L’articolo 3 del decreto legge 23 febbraio 2020, n. 6, prevedeva già che, salvo che il fatto non costituisca reato più grave, il mancato rispetto delle disposte misure di contenimento è punito ai sensi dell’articolo 650 del codice penale. Si ricorda a tale proposito che tale disposizione prevede che “chiunque non osserva un provvedimento legalmente dato dall’Autorità per ragione di giustizia o di sicurezza pubblica, o d’ordine pubblico o d’igiene, è punito, se il fatto non costituisce un più grave reato, con l’arresto fino a tre mesi o con l’ammenda fino a 206 euro”. Inoltre la violazione degli obblighi imposti dalle misure a carico dei gestori di pubblici esercizi o di attività commerciali è sanzionata altresì con la chiusura dell’esercizio o dell’attività da 5 a 30 giorni.
Chi dichiara il falso nell’autocertificazione
Dichiarare il falso nell’autocertificazione necessaria per spostarsi è reato di falsa attestazione a un pubblico ufficiale: la pena va da uno a sei anni di reclusione. È previsto l’arresto facoltativo in flagranza e la procedibilità è d’ufficio. A questo reato si aggiunge anche la fattispecie di cui all’articolo 650 del Codice penale che punisce con l’arresto fino a tre mesi o con l’ammenda fino a 206 euro chi viola i provvedimenti che vietano di spostarsi senza motivo.
Chi sospetta di avere il Coronavirus e non si mette in quarantena
Chi ha febbre, tosse e altri sintomi associati al Covid-19 e non si mette in quarantena rischia, oltre all’imputazione per violazione dei provvedimenti dell’autorità, un processo per lesioni o tentate lesioni volontarie. Se dovesse infettare persone anziane o comunque soggetti a rischio causandone la morte, l’imputazione potrebbe trasformarsi in omicidio doloso pena la reclusione non inferiore a 21 anni. Infatti in questo modo si accetta il rischio di contagiare altre persone, causandone lesioni o, nei casi più gravi, la morte. La condotta è punita a titolo di dolo eventuale. La stessa pena si applica a chi ha avuto contatti con persone positive al Coronavirus e continua ad avere rapporti sociali o a lavorare con altre persone senza prendere precauzioni o avvisarle. Non avvertire amici e conoscenti con i quali si hanno avuto contatti negli ultimi giorni, causando il rischio concreto che contagino altre persone, potrebbe costare la stessa imputazione a titolo di dolo eventuale o quantomeno di colpa cosciente.

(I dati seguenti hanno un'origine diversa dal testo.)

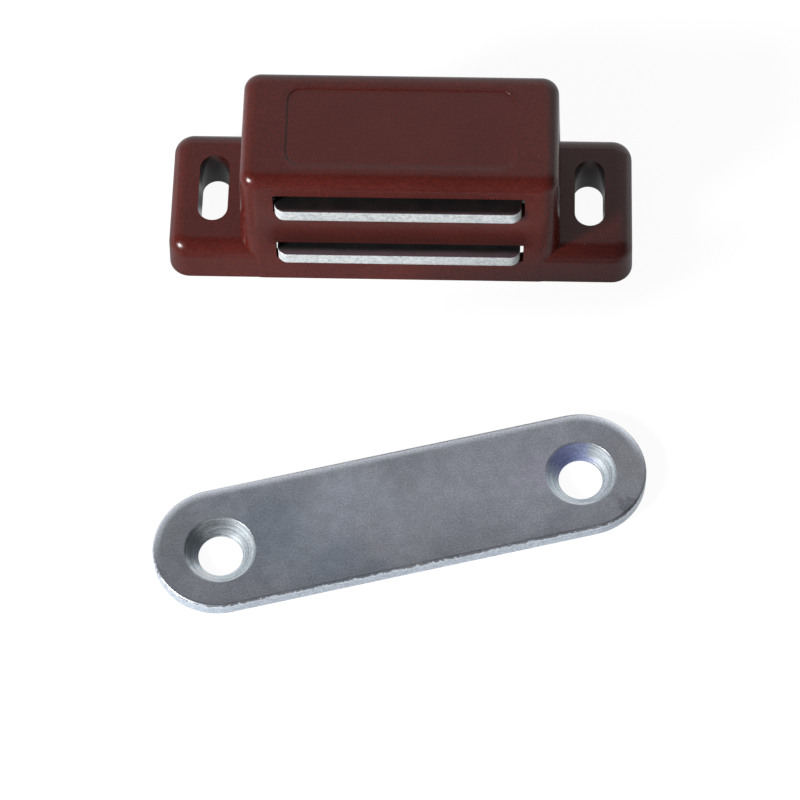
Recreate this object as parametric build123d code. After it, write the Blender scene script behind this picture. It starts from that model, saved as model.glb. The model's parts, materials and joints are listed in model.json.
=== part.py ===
from build123d import *
from math import radians, tan
import os

# Magnetic cupboard catch: a moulded housing that holds a loose magnet pack, and its strike plate.
# Millimetres. The housing stands on its mounting face at z = 0, the poles look along -Y, and the
# origin is the middle of that face. The strike plate lies flat in front of the housing.

# ---- Driving dimensions ------------------------------------------------------------------------

# Housing, outside
BOX_LENGTH = 34.65           # raised box, at the mounting face
HOUSING_DEPTH = 15.7         # front to back, at the mounting face
EAR_REACH = 7.7              # from the box's end to the ear's end
EAR_HEIGHT = 5.2
EAR_SETBACK = 0.05           # of the ears' front and back from the box's
EAR_CORNER_RADIUS = 2.3      # at the mounting face
EAR_EDGE_RADIUS = 1.7
BOX_CORNER_RADIUS = 2.5      # at the mounting face
BOX_EDGE_RADIUS = 1.4
DRAFT = 2.3                  # degrees that every upright face leans in
PANEL_LENGTH = 24.0          # sunk panel in the top
PANEL_WIDTH = 9.7
PANEL_DEPTH = 0.1
PANEL_CORNER_RADIUS = 1.6

# Housing, sections
WALL = 1.2
ROOF = 1.4
BOTTOM_BAR = 3.8             # from the mounting face to the lower window
TOP_BAR = 2.3                # from the upper window to the top of the box
WINDOW_CORNER_RADIUS = 0.25
POCKET_CORNER_RADIUS = 0.5

# Screw slots through the ears
SLOT_WIDTH = 3.2
SLOT_LENGTH = 8.25
SLOT_FROM_BOX = 2.95         # from the box's end to the slot's middle
SLOT_SETBACK = 0.25          # of the slot's middle behind the housing's

# Ribs and lugs in the magnet bay
GUIDE_RIB_HEIGHT = 1.6
GUIDE_RIB_WIDTH = 1.0
GUIDE_RIB_SPACING = 6.0
RIB_START = 1.0              # ribs begin this far above the mounting face
ROOF_RIB_WIDTH = 1.0
LUG_WIDTH = 5.0
LUG_HEIGHT = 2.2
LUG_LIP = 0.5                # upright face at the lug's tip
LUG_HOLD = 0.5               # how far a lug reaches under the pack
LUG_SPACING = 16.0

# Magnet pack
POLE_THICKNESS = 1.6
MAGNET_THICKNESS = 6.9
MAGNET_INSET = 0.6           # magnet's faces behind the pole plates' edges
MAGNET_CHAMFER = 0.4
NOSE_REACH = 0.4             # pole noses in front of the housing's foot
NOSE_CORNER_RADIUS = 1.1
SHOULDER_WIDTH = 1.0         # each side, stops the pack at the front wall
SHOULDER_CORNER_RADIUS = 0.5
PACK_FLOAT = 1.2             # how far the pack can rise in its windows
PACK_SLIP = 0.1              # how far it lies to the left of their middle

# Clearances round the pack
SEAT_GAP = 0.05              # under the pack where it rests
RISE_GAP = 0.25              # left over the plates when the pack is right up
SIDE_GAP = 0.325             # pack to guide ribs, each side when it is centred
DEPTH_GAP = 0.3              # pack to the front and rear walls
NOSE_GAP = 0.25              # nose to the window's end, each side when it is centred

# Strike plate
STRIKE_LENGTH = 52.2
STRIKE_WIDTH = 13.6
STRIKE_THICKNESS = 1.6
STRIKE_EDGE_RADIUS = 0.3
STRIKE_HOLE_SPACING = 38.4
STRIKE_HOLE_OFFSET = 0.3     # of the holes from the plate's middle line, to the front
STRIKE_HOLE_DIAMETER = 4.6
COUNTERSINK_DIAMETER = 7.5
COUNTERSINK_ANGLE = 90.0
STRIKE_DISTANCE = 28.65      # from the housing's front to the middle of the plate
STRIKE_SHIFT = 0.8           # along X
STRIKE_TURN = 14.5           # degrees about Z

# ---- Worked out from them ----------------------------------------------------------------------

lean = tan(radians(DRAFT))

housing_length = BOX_LENGTH + 2 * EAR_REACH
ear_depth = HOUSING_DEPTH - 2 * EAR_SETBACK
slot_x = BOX_LENGTH / 2 + SLOT_FROM_BOX

window_height = SEAT_GAP + POLE_THICKNESS + PACK_FLOAT + RISE_GAP
pole_pitch = MAGNET_THICKNESS + POLE_THICKNESS
lower_window_base = BOTTOM_BAR
upper_window_base = lower_window_base + pole_pitch
upper_window_top = upper_window_base + window_height
box_height = upper_window_top + TOP_BAR

bay_length = BOX_LENGTH - 2 * WALL
bay_depth = HOUSING_DEPTH - 2 * WALL
bay_height = box_height - ROOF
bay_corner_radius = BOX_CORNER_RADIUS - WALL

pack_base = lower_window_base + SEAT_GAP
magnet_base = pack_base + POLE_THICKNESS
pack_top_when_raised = magnet_base + pole_pitch + PACK_FLOAT
pack_length = bay_length - 2 * (GUIDE_RIB_HEIGHT + SIDE_GAP)
pack_depth = bay_depth - 2 * (pack_top_when_raised * lean + DEPTH_GAP)
window_length = pack_length - 2 * SHOULDER_WIDTH
nose_length = window_length - 2 * NOSE_GAP
nose_tip = -(HOUSING_DEPTH / 2 + NOSE_REACH)


# ---- Housing -----------------------------------------------------------------------------------

def drafted_block(length, depth, height, corner_radius, top_radius=0):
    """Block on z = 0 whose sides lean in by the mould's draft, with rounded edges."""
    block = extrude(RectangleRounded(length, depth, corner_radius), height, taper=DRAFT)
    if top_radius > 0:
        block = fillet(block.faces().sort_by(Axis.Z)[-1].edges(), top_radius)
    return block


def outside():
    """The ears' low slab with the box rising out of its middle, their fronts and backs in line."""
    slab = drafted_block(housing_length, ear_depth, EAR_HEIGHT, EAR_CORNER_RADIUS, EAR_EDGE_RADIUS)
    box = drafted_block(BOX_LENGTH, HOUSING_DEPTH, box_height, BOX_CORNER_RADIUS, BOX_EDGE_RADIUS)
    return slab + box


def top_panel():
    """The shallow sunk panel in the top of the box."""
    outline = RectangleRounded(PANEL_LENGTH, PANEL_WIDTH, PANEL_CORNER_RADIUS)
    return Pos(0, 0, box_height - PANEL_DEPTH) * extrude(outline, ROOF)


def guide_ribs():
    """Upright ribs, two on each end wall, that centre the pack."""
    outer = BOX_LENGTH / 2
    inner = pack_length / 2 + SIDE_GAP
    height = box_height - RIB_START
    rib = Box(outer - inner, GUIDE_RIB_WIDTH, height, align=(Align.MIN, Align.CENTER, Align.MIN))
    places = GridLocations(0, GUIDE_RIB_SPACING, 1, 2)
    right = [Pos(inner, 0, RIB_START) * place * rib for place in places]
    left = [mirror(one, Plane.YZ) for one in right]
    return right + left


def roof_ribs():
    """Ribs under the roof, level with the upper window's top, that stop the pack rising further."""
    thickness = box_height - upper_window_top
    rib = Box(ROOF_RIB_WIDTH, HOUSING_DEPTH, thickness, align=(Align.CENTER, Align.CENTER, Align.MIN))
    return [Pos(0, 0, upper_window_top) * place * rib for place in GridLocations(LUG_SPACING, 0, 2, 1)]


def snap_lugs():
    """Hooks on the rear wall: the pack snaps past their slope and rests on their flat tops."""
    top = lower_window_base
    tip = pack_depth / 2 - LUG_HOLD
    root = HOUSING_DEPTH / 2
    outline = Polyline((root, top), (tip, top), (tip, top - LUG_LIP), (root, top - LUG_HEIGHT), close=True)
    hook = extrude(Plane.YZ * make_face(outline), LUG_WIDTH / 2, both=True)
    return [place * hook for place in GridLocations(LUG_SPACING, 0, 2, 1)]


def magnet_bay():
    """The hollow that holds the pack, open at the mounting face, less its ribs and lugs."""
    bay = drafted_block(bay_length, bay_depth, bay_height, bay_corner_radius)
    return bay - guide_ribs() - roof_ribs() - snap_lugs()


def windows():
    """The two long windows in the front wall that the pole noses stick out of."""
    outline = RectangleRounded(window_length, window_height, WINDOW_CORNER_RADIUS)
    cutter = extrude(Plane.XZ * outline, HOUSING_DEPTH)
    heights = [base + window_height / 2 for base in (lower_window_base, upper_window_base)]
    return [Pos(0, 0, height) * cutter for height in heights]


def screw_slots():
    """Slots from front to back through both ears, for shifting the catch before it is tightened."""
    outline = SlotOverall(SLOT_LENGTH, SLOT_WIDTH, rotation=90)
    cutter = extrude(outline, EAR_HEIGHT + WALL)
    return [Pos(side * slot_x, SLOT_SETBACK, 0) * cutter for side in (-1, 1)]


def ear_pockets():
    """Shallow hollows under the ears, before and behind each slot, that keep the walls even."""
    length = EAR_REACH - WALL
    middle = BOX_LENGTH / 2 + length / 2
    wall_line = ear_depth / 2 - WALL
    pockets = []
    for side in (-1, 1):
        for end in (-1, 1):
            slot_line = SLOT_LENGTH / 2 + WALL + end * SLOT_SETBACK
            width = wall_line - slot_line
            outline = RectangleRounded(length, width, min(POCKET_CORNER_RADIUS, width / 3))
            place = Pos(side * middle, end * (wall_line + slot_line) / 2, 0)
            pockets.append(place * extrude(outline, EAR_HEIGHT - ROOF, taper=DRAFT))
    return pockets


def housing():
    """One moulding: box, ears, panel, bay, windows, slots and coring."""
    return outside() - top_panel() - magnet_bay() - windows() - screw_slots() - ear_pockets()


# ---- Magnet pack -------------------------------------------------------------------------------

def pole_plate(base):
    """Stamped steel plate: a nose that passes the window, and shoulders that can't."""
    rear = pack_depth / 2
    nose_depth = rear - nose_tip
    nose = RectangleRounded(nose_length, nose_depth, NOSE_CORNER_RADIUS)
    body = RectangleRounded(pack_length, pack_depth, SHOULDER_CORNER_RADIUS)
    outline = body + Pos(0, rear - nose_depth / 2) * nose
    return Pos(-PACK_SLIP, 0, base) * extrude(outline, POLE_THICKNESS)


def magnet():
    """Ferrite block that holds a plate on each face by its own pull."""
    length = pack_length - 2 * MAGNET_INSET
    depth = pack_depth - 2 * MAGNET_INSET
    block = Box(length, depth, MAGNET_THICKNESS, align=(Align.CENTER, Align.CENTER, Align.MIN))
    block = chamfer(block.edges().filter_by(Axis.Z), MAGNET_CHAMFER)
    return Pos(-PACK_SLIP, 0, magnet_base) * block


# ---- Strike plate ------------------------------------------------------------------------------

def strike_plate():
    """Round-ended steel plate with two countersunk screw holes, lying with its screw side up."""
    plate = extrude(SlotOverall(STRIKE_LENGTH, STRIKE_WIDTH), STRIKE_THICKNESS)
    rim = plate.faces().sort_by(Axis.Z)[-1].edges()
    plate = fillet(rim, STRIKE_EDGE_RADIUS)
    hole = CounterSinkHole(
        radius=STRIKE_HOLE_DIAMETER / 2,
        counter_sink_radius=COUNTERSINK_DIAMETER / 2,
        depth=STRIKE_THICKNESS,
        counter_sink_angle=COUNTERSINK_ANGLE,
        mode=Mode.PRIVATE,
    )
    places = GridLocations(STRIKE_HOLE_SPACING, 0, 2, 1)
    plate = plate - [Pos(0, -STRIKE_HOLE_OFFSET, STRIKE_THICKNESS) * place * hole for place in places]
    middle = Pos(STRIKE_SHIFT, -(HOUSING_DEPTH / 2 + STRIKE_DISTANCE), 0)
    return middle * Rot(0, 0, STRIKE_TURN) * plate


# ---- Files -------------------------------------------------------------------------------------

pieces = {
    "housing": housing(),
    "lower_pole_plate": pole_plate(pack_base),
    "magnet": magnet(),
    "upper_pole_plate": pole_plate(magnet_base + MAGNET_THICKNESS),
    "strike_plate": strike_plate(),
}

os.makedirs("parts", exist_ok=True)
for name, piece in pieces.items():
    export_step(piece, f"parts/{name}.step")
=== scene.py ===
import bpy
import json
from math import cos, pi, radians, sin
from mathutils import Matrix, Vector


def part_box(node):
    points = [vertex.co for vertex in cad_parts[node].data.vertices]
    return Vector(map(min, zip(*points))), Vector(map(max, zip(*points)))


# Dresses the magnetic cupboard catch: dark red-brown housing, zinc-plated poles and strike plate.
# Metres throughout. Materials work in millimetres, from each piece's own place in the frame.

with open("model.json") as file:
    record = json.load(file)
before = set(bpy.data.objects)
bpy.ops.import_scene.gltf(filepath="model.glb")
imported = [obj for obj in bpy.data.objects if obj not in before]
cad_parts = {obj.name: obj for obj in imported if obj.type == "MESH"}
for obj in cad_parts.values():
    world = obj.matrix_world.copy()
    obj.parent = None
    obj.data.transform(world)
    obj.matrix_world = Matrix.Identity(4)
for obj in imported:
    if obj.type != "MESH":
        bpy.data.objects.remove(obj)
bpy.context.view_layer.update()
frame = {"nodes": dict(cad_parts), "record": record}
record = frame["record"]
nodes = frame["nodes"]

MM = 0.001

# ---- Where things are --------------------------------------------------------------------------

mounts = {mount["name"]: mount for mount in record["mounts"]}
STRIKE_MIDDLE = [1000 * value for value in mounts["strike_plate_holes"]["pos_m"]]
STRIKE_HOLE_SPACING = mounts["strike_plate_holes"]["dims"]["pcd_mm"]
STRIKE_TURN = 14.5                     # degrees, as the plate lies
strike_low, strike_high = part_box("strike_plate")
STRIKE_TOP = strike_high[2] / MM
spread = [(strike_high[axis] - strike_low[axis]) / MM for axis in (0, 1)]
plate_turn = radians(STRIKE_TURN)
STRIKE_HALF_STRAIGHT = (spread[0] - spread[1]) / (cos(plate_turn) - sin(plate_turn)) / 2
STRIKE_HALF_WIDTH = spread[0] / 2 - STRIKE_HALF_STRAIGHT * cos(plate_turn)
STRIKE_HOLES_FORWARD = 0.3              # how far behind the holes the plate's middle line lies
ROLLED_WIDTH = 1.0                      # of the strip along the plate's rim that is rolled over
SINK_RADIUS = 3.75                      # of the countersinks at the plate's upper face
HOUSING_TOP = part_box("housing")[1][2] / MM
SLOT_OFF_MIDDLE = 20.275                # of each ear's slot, along the housing
pole_low, pole_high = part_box("lower_pole_plate")
LOWER_WINDOW_TOP = pole_high[2] / MM + 1.25
WINDOW_HALF = pole_high[0] / MM
POLE_FRONT = pole_low[1] / MM

# ---- Camera ------------------------------------------------------------------------------------

CAMERA_PLACE = (8.93, -202.87, 323.37)        # mm
CAMERA_PITCH = 60.852                         # degrees below the horizon
CAMERA_YAW = 2.725
CAMERA_ROLL = 1.44
LENS = 157.32                                 # mm, as is the sensor
SENSOR = 36.0


def make_camera():
    """A long lens that looks down on the front of the catch."""
    pitch, yaw, roll = (radians(a) for a in (CAMERA_PITCH, CAMERA_YAW, CAMERA_ROLL))
    forward = Vector((0, cos(pitch), -sin(pitch)))
    right = Vector((1, 0, 0))
    down = forward.cross(right)
    turn = Matrix.Rotation(yaw, 3, "Z")
    forward, right, down = turn @ forward, turn @ right, turn @ down
    right, down = cos(roll) * right + sin(roll) * down, cos(roll) * down - sin(roll) * right
    data = bpy.data.cameras.new("camera")
    data.lens = LENS
    data.sensor_width = SENSOR
    data.clip_start = 0.01
    camera = bpy.data.objects.new("camera", data)
    bpy.context.collection.objects.link(camera)
    axes = Matrix((right, -down, -forward)).transposed().to_4x4()
    camera.matrix_world = Matrix.Translation(MM * Vector(CAMERA_PLACE)) @ axes
    bpy.context.scene.camera = camera


# ---- Node helpers ------------------------------------------------------------------------------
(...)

Chi è positivo e non lo dice a nessuno
Chi sa di aver contratto il Coronavirus e non lo dice a nessuno, uscendo di casa e avendo contatti sociali, si macchia di dolo diretto e rischia imputazioni, oltre a quella di violazione dell’ordine dell’autorità, ancora più gravi di quelle di cui sopra, che vanno dal tentativo di lesioni e/o di omicidio volontario se si viene a contatto con soggetti fragili o a rischio fino all’omicidio volontario se ne deriva la morte. A queste ipotesi si applicano gli stessi principi dei casi delle persone sieropositive che sanno di esserlo e non avvisano il partner né adottano precauzioni per evitare il contagio.
E chi sta bene?
In tutta Italia il decreto chiede a malati e non malati di stare a casa il più possibile. E’ una raccomandazione, che come tale non prevede specifiche sanzioni alle violazioni. Tuttavia anche chi sta bene dovrebbe evitare ogni spostamento: ci si potrà muovere solo per lavoro, per necessità gravi o per motivi di salute. Ma anche gli spostamenti per lavoro sono in qualche modo scoraggiati dal provvedimento. Intanto perché, come per le situazioni di necessità o i motivi di salute, devono essere “motivati da comprovate esigenze”, come recita il decreto, da attestare con auto dichiarazione in moduli forniti dalle forze di polizia che fanno i controlli. E poi perché il decreto raccomanda ai datori di lavoro, in aggiunta all’estensione dello smart working, di concedere ai propri dipendenti ferie e congedi (tranne che nella sanità). Le violazioni a queste regole non sono sanzionate in maniera specifica, ma con il generico richiamo – confermato dalla direttiva del Viminale per chi deve stare in quarantena – all’articolo 650 del codice penale.